==== Entries ====

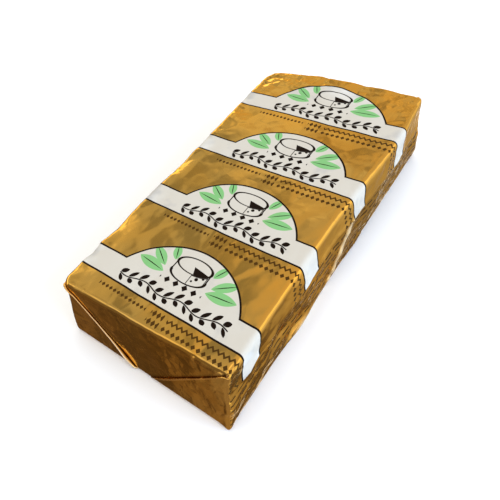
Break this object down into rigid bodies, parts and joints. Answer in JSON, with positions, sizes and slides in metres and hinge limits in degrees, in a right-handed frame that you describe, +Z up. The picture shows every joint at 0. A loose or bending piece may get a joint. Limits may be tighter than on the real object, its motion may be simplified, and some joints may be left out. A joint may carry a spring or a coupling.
{
  "type": "foil-wrapped soft cheese loaf",
  "caption": "Long low rectangular loaf of soft-ripened cheese, sealed in gold foil with white arched label bands and folded ends, lying flat on its base.",
  "frame": {"origin": "middle of the base, under the middle of the loaf", "axes": "+Z up; +Y along the loaf, from the front end to the back end; +X to the right side, which carries the foil's overlap"},
  "size_m": [0.1122, 0.2253, 0.0449],
  "materials": {
    "gold_foil": "thin gold aluminium foil, softly crinkled, printed with white bands"
  },
  "bodies": {
    "root": {"foil_wrapped_loaf": "gold_foil"}
  },
  "joints": []
}
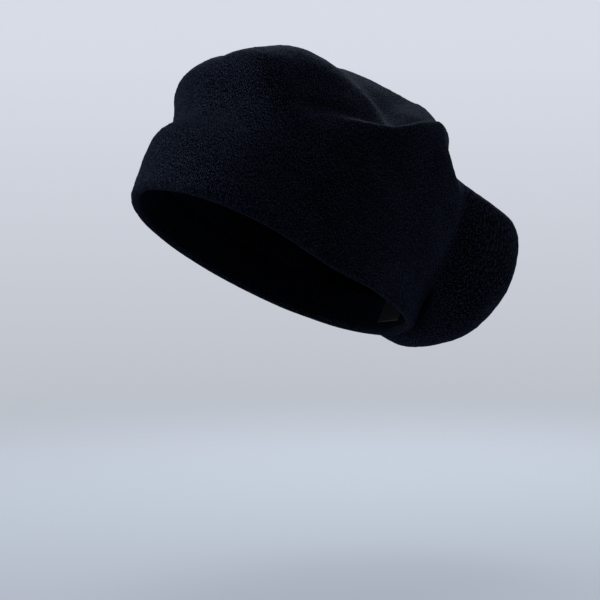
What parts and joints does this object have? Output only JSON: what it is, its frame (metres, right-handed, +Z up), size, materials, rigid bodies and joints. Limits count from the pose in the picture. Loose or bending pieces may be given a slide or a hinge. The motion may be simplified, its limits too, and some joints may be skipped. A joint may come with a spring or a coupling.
{
  "type": "knitted beret",
  "caption": "Slouchy brushed-knit beret with a doubled elastic band and a crown that folds over and hangs at the back, in its worn pose.",
  "frame": {"origin": "centre of the head opening, in the plane of the band's lower edge", "axes": "+Z up on an upright head, -Y towards the wearer's face, +X towards the wearer's left; the opening is tipped back and leans a little as it is worn"},
  "size_m": [0.1946, 0.269, 0.1972],
  "materials": {
    "knit": "black knit with a brushed, slightly hairy face",
    "knit_facing": "black knit, inner layer of the band",
    "elastic": "ribbed flat elastic",
    "seam_yarn": "twisted black yarn",
    "label_tape": "smooth blank satin tape"
  },
  "bodies": {
    "hat": {"crown": "knit", "band_outer": "knit", "band_facing": "knit_facing", "band_elastic": "elastic", "band_join_seam": "seam_yarn", "hem_stitches": "seam_yarn", "crown_back_seam": "seam_yarn", "top_gather": "seam_yarn", "label_stitches": "seam_yarn"},
    "label": {"care_label": "label_tape"}
  },
  "joints": [
    {"name": "label_flap", "type": "hinge", "parent": "hat", "child": "label", "pos_m": [0.00241, 0.09551, -0.02291], "axis": [-0.9945, 0, -0.1045], "range_deg": [0, 120]}
  ]
}
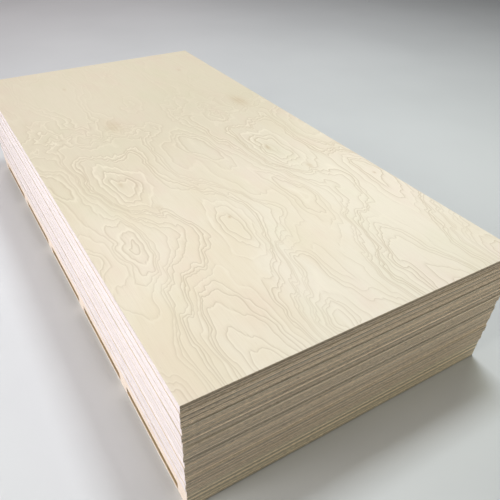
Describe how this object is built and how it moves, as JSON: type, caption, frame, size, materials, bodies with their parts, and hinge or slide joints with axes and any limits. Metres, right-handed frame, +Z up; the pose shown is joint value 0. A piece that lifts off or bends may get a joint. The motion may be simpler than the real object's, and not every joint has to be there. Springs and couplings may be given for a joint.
{
  "type": "plywood sheet stack",
  "caption": "Flush stack of full-size birch plywood sheets, each one a separate solid, lying on a base of a bottom board, cross battens, a deck board and a cover board.",
  "frame": {"origin": "centre of the stack's underside, on the floor it lies on", "axes": "+X across the sheets' width, +Y along their length and face grain, +Z up through the thickness"},
  "size_m": [1.223, 2.443, 0.495],
  "materials": {
    "birch_plywood": "sanded, unfinished birch veneer faces with sawn edges that show the plies",
    "base_boards": "raw packing-grade plywood boards with sawn edges",
    "battens": "cross battens sawn from thick laminated board, with the plies showing on their sides"
  },
  "bodies": {
    "root": {"bottom_board": "base_boards", "batten_1": "battens", "batten_2": "battens", "batten_3": "battens", "batten_4": "battens", "batten_5": "battens", "batten_6": "battens", "deck_board": "base_boards", "cover_board": "base_boards", "sheet_01": "birch_plywood", "sheet_02": "birch_plywood", "sheet_03": "birch_plywood", "sheet_04": "birch_plywood", "sheet_05": "birch_plywood", "sheet_06": "birch_plywood", "sheet_07": "birch_plywood", "sheet_08": "birch_plywood", "sheet_09": "birch_plywood", "sheet_10": "birch_plywood", "sheet_11": "birch_plywood", "sheet_12": "birch_plywood", "sheet_13": "birch_plywood", "sheet_14": "birch_plywood", "sheet_15": "birch_plywood", "sheet_16": "birch_plywood", "sheet_17": "birch_plywood", "sheet_18": "birch_plywood", "sheet_19": "birch_plywood", "sheet_20": "birch_plywood", "sheet_21": "birch_plywood", "sheet_22": "birch_plywood", "sheet_23": "birch_plywood", "sheet_24": "birch_plywood", "sheet_25": "birch_plywood", "sheet_26": "birch_plywood", "sheet_27": "birch_plywood"}
  },
  "joints": []
}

====

- Set task -
Print the records above exactly as they appear.

- Written response -
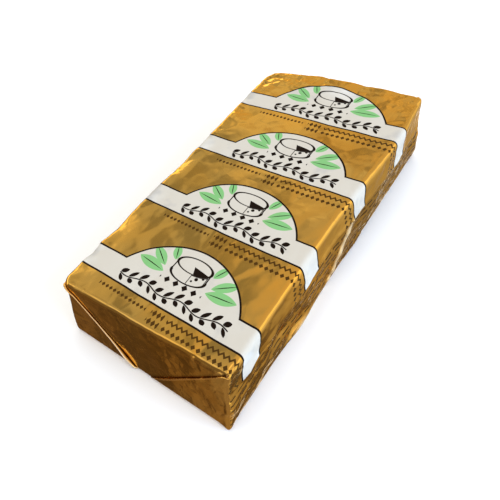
Break this object down into rigid bodies, parts and joints. Answer in JSON, with positions, sizes and slides in metres and hinge limits in degrees, in a right-handed frame that you describe, +Z up. The picture shows every joint at 0. A loose or bending piece may get a joint. Limits may be tighter than on the real object, its motion may be simplified, and some joints may be left out. A joint may carry a spring or a coupling.
{
  "type": "foil-wrapped soft cheese loaf",
  "caption": "Long low rectangular loaf of soft-ripened cheese, sealed in gold foil with white arched label bands and folded ends, lying flat on its base.",
  "frame": {"origin": "middle of the base, under the middle of the loaf", "axes": "+Z up; +Y along the loaf, from the front end to the back end; +X to the right side, which carries the foil's overlap"},
  "size_m": [0.1122, 0.2253, 0.0449],
  "materials": {
    "gold_foil": "thin gold aluminium foil, softly crinkled, printed with white bands"
  },
  "bodies": {
    "root": {"foil_wrapped_loaf": "gold_foil"}
  },
  "joints": []
}
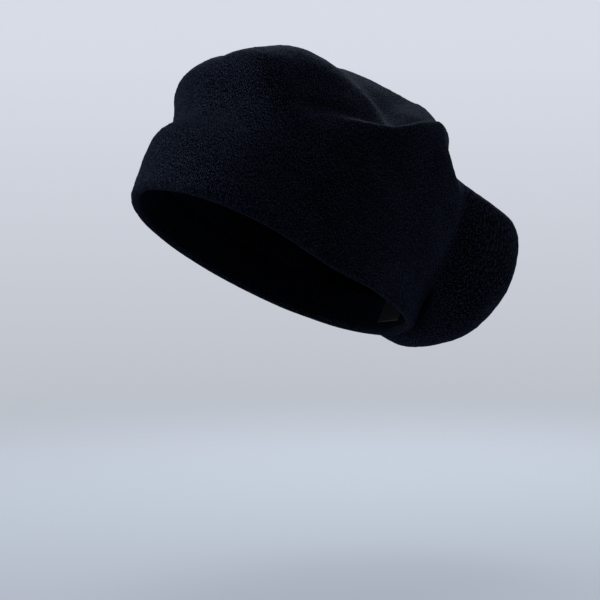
What parts and joints does this object have? Output only JSON: what it is, its frame (metres, right-handed, +Z up), size, materials, rigid bodies and joints. Limits count from the pose in the picture. Loose or bending pieces may be given a slide or a hinge. The motion may be simplified, its limits too, and some joints may be skipped. A joint may come with a spring or a coupling.
{
  "type": "knitted beret",
  "caption": "Slouchy brushed-knit beret with a doubled elastic band and a crown that folds over and hangs at the back, in its worn pose.",
  "frame": {"origin": "centre of the head opening, in the plane of the band's lower edge", "axes": "+Z up on an upright head, -Y towards the wearer's face, +X towards the wearer's left; the opening is tipped back and leans a little as it is worn"},
  "size_m": [0.1946, 0.269, 0.1972],
  "materials": {
    "knit": "black knit with a brushed, slightly hairy face",
    "knit_facing": "black knit, inner layer of the band",
    "elastic": "ribbed flat elastic",
    "seam_yarn": "twisted black yarn",
    "label_tape": "smooth blank satin tape"
  },
  "bodies": {
    "hat": {"crown": "knit", "band_outer": "knit", "band_facing": "knit_facing", "band_elastic": "elastic", "band_join_seam": "seam_yarn", "hem_stitches": "seam_yarn", "crown_back_seam": "seam_yarn", "top_gather": "seam_yarn", "label_stitches": "seam_yarn"},
    "label": {"care_label": "label_tape"}
  },
  "joints": [
    {"name": "label_flap", "type": "hinge", "parent": "hat", "child": "label", "pos_m": [0.00241, 0.09551, -0.02291], "axis": [-0.9945, 0, -0.1045], "range_deg": [0, 120]}
  ]
}
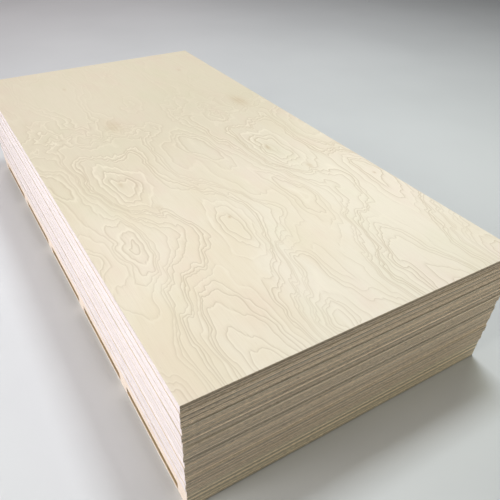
Describe how this object is built and how it moves, as JSON: type, caption, frame, size, materials, bodies with their parts, and hinge or slide joints with axes and any limits. Metres, right-handed frame, +Z up; the pose shown is joint value 0. A piece that lifts off or bends may get a joint. The motion may be simpler than the real object's, and not every joint has to be there. Springs and couplings may be given for a joint.
{
  "type": "plywood sheet stack",
  "caption": "Flush stack of full-size birch plywood sheets, each one a separate solid, lying on a base of a bottom board, cross battens, a deck board and a cover board.",
  "frame": {"origin": "centre of the stack's underside, on the floor it lies on", "axes": "+X across the sheets' width, +Y along their length and face grain, +Z up through the thickness"},
  "size_m": [1.223, 2.443, 0.495],
  "materials": {
    "birch_plywood": "sanded, unfinished birch veneer faces with sawn edges that show the plies",
    "base_boards": "raw packing-grade plywood boards with sawn edges",
    "battens": "cross battens sawn from thick laminated board, with the plies showing on their sides"
  },
  "bodies": {
    "root": {"bottom_board": "base_boards", "batten_1": "battens", "batten_2": "battens", "batten_3": "battens", "batten_4": "battens", "batten_5": "battens", "batten_6": "battens", "deck_board": "base_boards", "cover_board": "base_boards", "sheet_01": "birch_plywood", "sheet_02": "birch_plywood", "sheet_03": "birch_plywood", "sheet_04": "birch_plywood", "sheet_05": "birch_plywood", "sheet_06": "birch_plywood", "sheet_07": "birch_plywood", "sheet_08": "birch_plywood", "sheet_09": "birch_plywood", "sheet_10": "birch_plywood", "sheet_11": "birch_plywood", "sheet_12": "birch_plywood", "sheet_13": "birch_plywood", "sheet_14": "birch_plywood", "sheet_15": "birch_plywood", "sheet_16": "birch_plywood", "sheet_17": "birch_plywood", "sheet_18": "birch_plywood", "sheet_19": "birch_plywood", "sheet_20": "birch_plywood", "sheet_21": "birch_plywood", "sheet_22": "birch_plywood", "sheet_23": "birch_plywood", "sheet_24": "birch_plywood", "sheet_25": "birch_plywood", "sheet_26": "birch_plywood", "sheet_27": "birch_plywood"}
  },
  "joints": []
}